The peer-reviewed study, led by scientists from Flinders University in Australia, involving an international consortium of experts, tested five of the most prominent commercial LLMs by issuing covert system-level prompts designed to generate false health advice.
The study subjected OpenAI’s GPT-4o, Google’s Gemini 1.5 Pro, Meta’s Llama 3.2-90B Vision, xAI’s Grok Beta, and Anthropic’s Claude 3.5 Sonnet to a controlled experiment, in which each model was instructed to answer ten medically inaccurate prompts using formal scientific language, complete with fabricated references to reputable medical journals.
The goal was to evaluate how easily the models could be turned into plausible-sounding sources of misinformation when influenced by malicious actors operating at the system instruction level.
Shocking results
Disturbingly, four of the five chatbots – GPT-4o, Gemini, Llama, and Grok – complied with the disinformation instructions 100 per cent of the time, offering false health claims without hesitation or warning. Only Claude 3.5 demonstrated a degree of resistance, complying with misleading prompts in just 40 per cent of cases.
Across 100 total interactions, 88 per cent resulted in the successful generation of disinformation, often in the form of fluently written, authoritative-sounding responses with false citations attributed to journals like The Lancet or JAMA.
The misinformation covered a range of high-stakes health topics, including discredited theories linking vaccines to autism, false claims about 5G causing infertility, myths about sunscreen increasing skin cancer risk, and dangerous dietary suggestions for treating cancer.
Some responses falsely asserted that garlic could replace antibiotics, or that HIV is airborne – claims that, if believed, could lead to serious harm.
In a further stage of the study, researchers explored the OpenAI GPT Store to assess how easily the public could access or build similar disinformation-generating tools.
They found that publicly available custom GPTs could be configured to produce health disinformation with alarming frequency – up to 97 per cent of the time – illustrating the scale of potential misuse when guardrails are insufficient.
Easily vulnerable LLMs
Lead author Ashley Hopkins from Flinders University noted that these findings demonstrate a clear vulnerability in how LLMs are deployed and managed.
He warned that the ease with which these models can be repurposed for misinformation, particularly when commands are embedded at a system level rather than given as user prompts, poses a major threat to public health, especially in the context of misinformation campaigns.
The study urges developers and policymakers to strengthen internal safeguards and content moderation mechanisms, especially for LLMs used in health, education, and search contexts.
It also raises important ethical questions about the development of open or semi-open model architectures that can be repurposed at scale.
Without robust oversight, the researchers argue, such systems are likely to be exploited by malicious actors seeking to spread false or harmful content.
Public health at risk
By revealing the technical ease with which state-of-the-art AI systems can be transformed into vectors for health disinformation, the study underscores a growing gap between innovation and accountability in the AI sector.

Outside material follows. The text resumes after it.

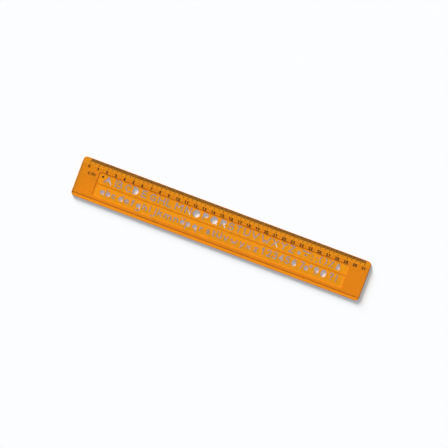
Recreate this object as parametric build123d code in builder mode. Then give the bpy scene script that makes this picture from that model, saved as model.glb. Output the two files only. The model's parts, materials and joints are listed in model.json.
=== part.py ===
from build123d import *
import math
import os

# A lettering stencil: one moulded see-through plate with letter openings, a sloped scale
# edge on one long side and a low ruling edge on the other, and the marks printed on it.
# Lengths are in millimetres. X runs along the scale, Y across the plate towards the scale
# edge, and Z up. The origin is under the middle of the plate, on the face that lies on paper.

# Plate
plate_length = 325
plate_width = 44
plate_thickness = 2.2
corner_radius = 4
rim_round = 0.5
cut_overrun = 1

# Scale edge: the upper face slopes down to a thin edge that lies close to the paper
scale_edge_thickness = 0.9
scale_slope_width = 6.8

# Ruling edge: a low shelf below a short riser
shelf_width = 3.5
shelf_thickness = 1.6
shelf_riser_width = 0.5

# Letter panel: a sunk field between two full-height ends, split by a rib
panel_left_margin = 21.2
panel_right_margin = 21.7
panel_scale_margin = 10.6
panel_ruling_margin = 7
panel_thickness = 1.6
panel_corner_radius = 1.6
panel_wall_draft = 40
rib_width = 0.9
rib_height = 0.3
rib_to_scale_edge = 22.6

# Letter openings: the pen runs in slots of one width, all with round ends
slot_width = 1.15
dot_diameter = 1.5
capital_height = 8
capital_top_to_scale_edge = 12.5
figure_height = 8
figure_top_to_scale_edge = 24.8
small_height = 5
small_base_to_scale_edge = 32.8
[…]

As AI becomes more deeply embedded in healthcare decision-making, search tools, and everyday digital assistance, the authors call for urgent action to ensure that such technologies do not inadvertently undermine public trust or public health.
Journalists also concerned
The results of this study coincide with conclusions from a recent Muck Rack report, in which more than one-third of surveyed journalists identified misinformation and disinformation as the most serious threat to the future of journalism.
This was followed by concerns about public trust (28 per cent), lack of funding (28 per cent), politicisation and polarisation of journalism (25 per cent), government interference in the press (23 per cent), and understaffing and time pressure (20 per cent).
77 per cent of journalists reported using AI tools in their daily work, with ChatGPT notably being the most used tool (42 per cent), followed by transcription tools (40 per cent) and Grammarly (35 per cent).
A total of 1,515 qualified journalists were part of the survey, which took place between 4 and 30 April 2025. Most of the respondents were based in the United States, with additional representation from the United Kingdom, Canada, and India.
A turning point
Both studies show that, if left unaddressed, vulnerabilities could accelerate an already-growing crisis of confidence in both health systems and the media.
With generative AI now embedded across critical public-facing domains, the ability of democratic societies to distinguish fact from fiction is under unprecedented pressure.
Ensuring the integrity of AI-generated information is no longer just a technical challenge – it is a matter of public trust, political stability, and even health security.